Pedro Miguel
El fin de las princesas

Era el juego de la seducción, pero llevado al terreno de masas. Mientras más se escondía más cotizadas eran las fotos de besos furtivos o de pechos al aire en una playa supuestamente privada. Dosificar la intimidad equivalía a incrementar su precio; denegarla del todo a las cámaras implicaba desaparecer de la escena; dejar de preocuparse por el asunto y dejarse fotografiar por quien quisiera hacerlo habría llevado al hartazgo rápido y a la pérdida de interés por parte del público, ese público de la Europa futura tan difícil de satisfacer y ante el cual hay que estar haciendo delicados equilibrios: menos fotos con niños tullidos, por favor, y un poco más de escenas que permitan imaginar cama y jadeos, ¡ah!, y bien por esos diamantes de medio millón cuyo brillo estuvo a punto de sobresaturar la toma.

En esas peticiones implícitas del mercado se fundamenta en nuestros días la función social de las princesas y de los príncipes, familias reales, cortesanas y cortesanos y antorchas vivientes de la industria del espectáculo que se consumen un poquitín más rápido de lo que habrían querido. El tiempo ha ido trastocando lentamente el sitio de la realeza hasta depositarla en el banquillo de los bufones y comediantes. Los palacios y castillos con toda su nómina, que tan cara les sale a los contribuyentes ingleses --o suecos, o daneses, o españoles--, no tienen hoy más propósito que el de divertir al pueblo: en la evolución de los géneros, los cuentos de hadas se han convertido en telenovelas y reality shows para los cuales es necesario fabricar personajes. El Respetable necesita depositarios reales para sus sueños y sus pesadillas, para su lascivia y su nostalgia, para sus valores morales y hasta para demostrar la validez de sus moralejas.

Diana Spencer no entendía tales reglas --o jugaba a no entenderlas-- y ese papel le valió dividendos formidables, hasta el punto de convertirse en la niña mimada de la opinión pública de su país. Parecía estar realmente empeñada en defender su privacía y ese empeño multiplicaba el valor de cada gráfica lograda a su pesar. Construía las revelaciones de alcoba real con precisión y lograba ponerlas en el centro del interés social, para luego exigir que la dejaran disfrutar en paz sus noches de diez mil dólares con el yuppie en turno.

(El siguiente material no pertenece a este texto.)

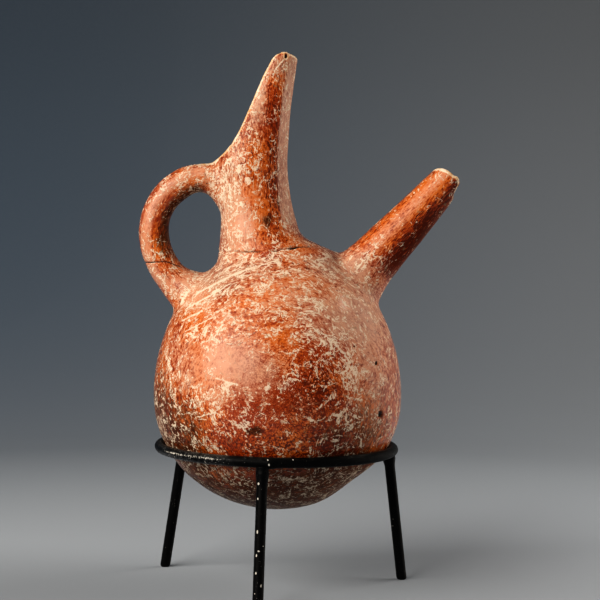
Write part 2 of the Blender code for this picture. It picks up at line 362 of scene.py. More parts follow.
class Nodes:
    """A node tree that is written as expressions on its wires."""

    def __init__(self, tree):
        self.tree = tree
        tree.nodes.clear()

    def node(self, kind, settings=None, values=None, out=0):
        made = self.tree.nodes.new(kind)
        for name, value in (settings or {}).items():
            setattr(made, name, value)
        for key, value in (values or {}).items():
            if isinstance(value, Wire):
                self.tree.links.new(value.socket, made.inputs[key])
            else:
                made.inputs[key].default_value = value
        return Wire(self, made.outputs[out])

    def vector(self, operation, first, second=(0.0, 0.0, 0.0), out=0):
        return self.node("ShaderNodeVectorMath", {"operation": operation}, {0: first, 1: second}, out)

    def parts(self, vector):
        wire = self.node("ShaderNodeSeparateXYZ", None, {0: vector})
        return [Wire(self, wire.socket.node.outputs[axis]) for axis in range(3)]

    def joined(self, x, y, z):
        return self.node("ShaderNodeCombineXYZ", None, {0: x, 1: y, 2: z})

    def mix(self, share, first, second):
        first, second = (v if isinstance(v, Wire) else (*v[:3], 1.0) for v in (first, second))
        return self.node("ShaderNodeMix", {"data_type": "RGBA"}, {0: share, 6: first, 7: second}, 2)

    def step(self, value, low, high):
        """0 below low and 1 above high, with a soft step between them."""
        values = {"Value": value, "From Min": low, "From Max": high}
        return self.node("ShaderNodeMapRange", {"interpolation_type": "SMOOTHSTEP"}, values)

    def blend(self, share, first, second):
        """Between two values, by a share from 0 to 1."""
        return first + (second - first) * share

    def clouds(self, vector, size, detail=3.0, roughness=0.55, distortion=0.0, depth=None):
        """Noise whose lumps are about that size, in the vector's own units. A depth makes it run on in a
        fourth direction."""
        values = {
            "Vector": vector,
            "Scale": 1.0 / size,
            "Detail": detail,
            "Roughness": roughness,
            "Distortion": distortion,
        }
        if depth is None:
            return self.node("ShaderNodeTexNoise", {"noise_dimensions": "3D"}, values)
        return self.node("ShaderNodeTexNoise", {"noise_dimensions": "4D"}, {**values, "W": depth})

    def attribute(self, name, out="Fac"):
        return self.node("ShaderNodeAttribute", {"attribute_name": name}, None, out)

    def bump(self, strength, distance, height):
        values = {"Strength": strength, "Distance": distance, "Height": height}
        return self.node("ShaderNodeBump", None, values)


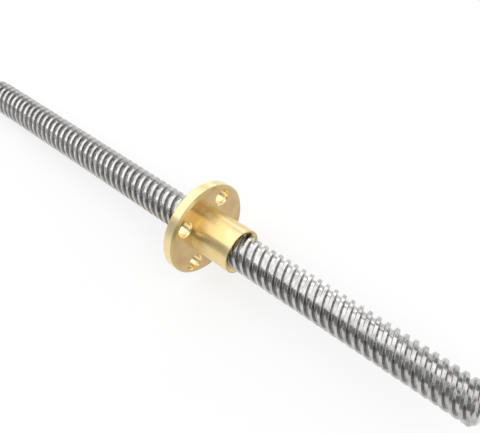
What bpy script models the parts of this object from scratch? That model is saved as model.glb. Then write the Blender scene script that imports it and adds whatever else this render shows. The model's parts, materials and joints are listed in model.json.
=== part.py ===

Ahora, sobre los hierros humeantes de un Mercedes Benz que se depreció en forma brusca, los cazadores de privacidades fueron más allá de lo permitido y abrieron sus obturadores para capturar la agonía de la diva. Después de especular cuidadosamente con su vida íntima, Lady Di le regaló al pueblo el más privado de sus momentos: el de su muerte. Profundamente conmovidos, y agradecidos, los ingleses decidieron que ya era tiempo de que Diana Spencer descansara en paz, y con una indignación moral harto comprensible, optaron por cerrar los ojos ante las fotos de su princesa despedazada.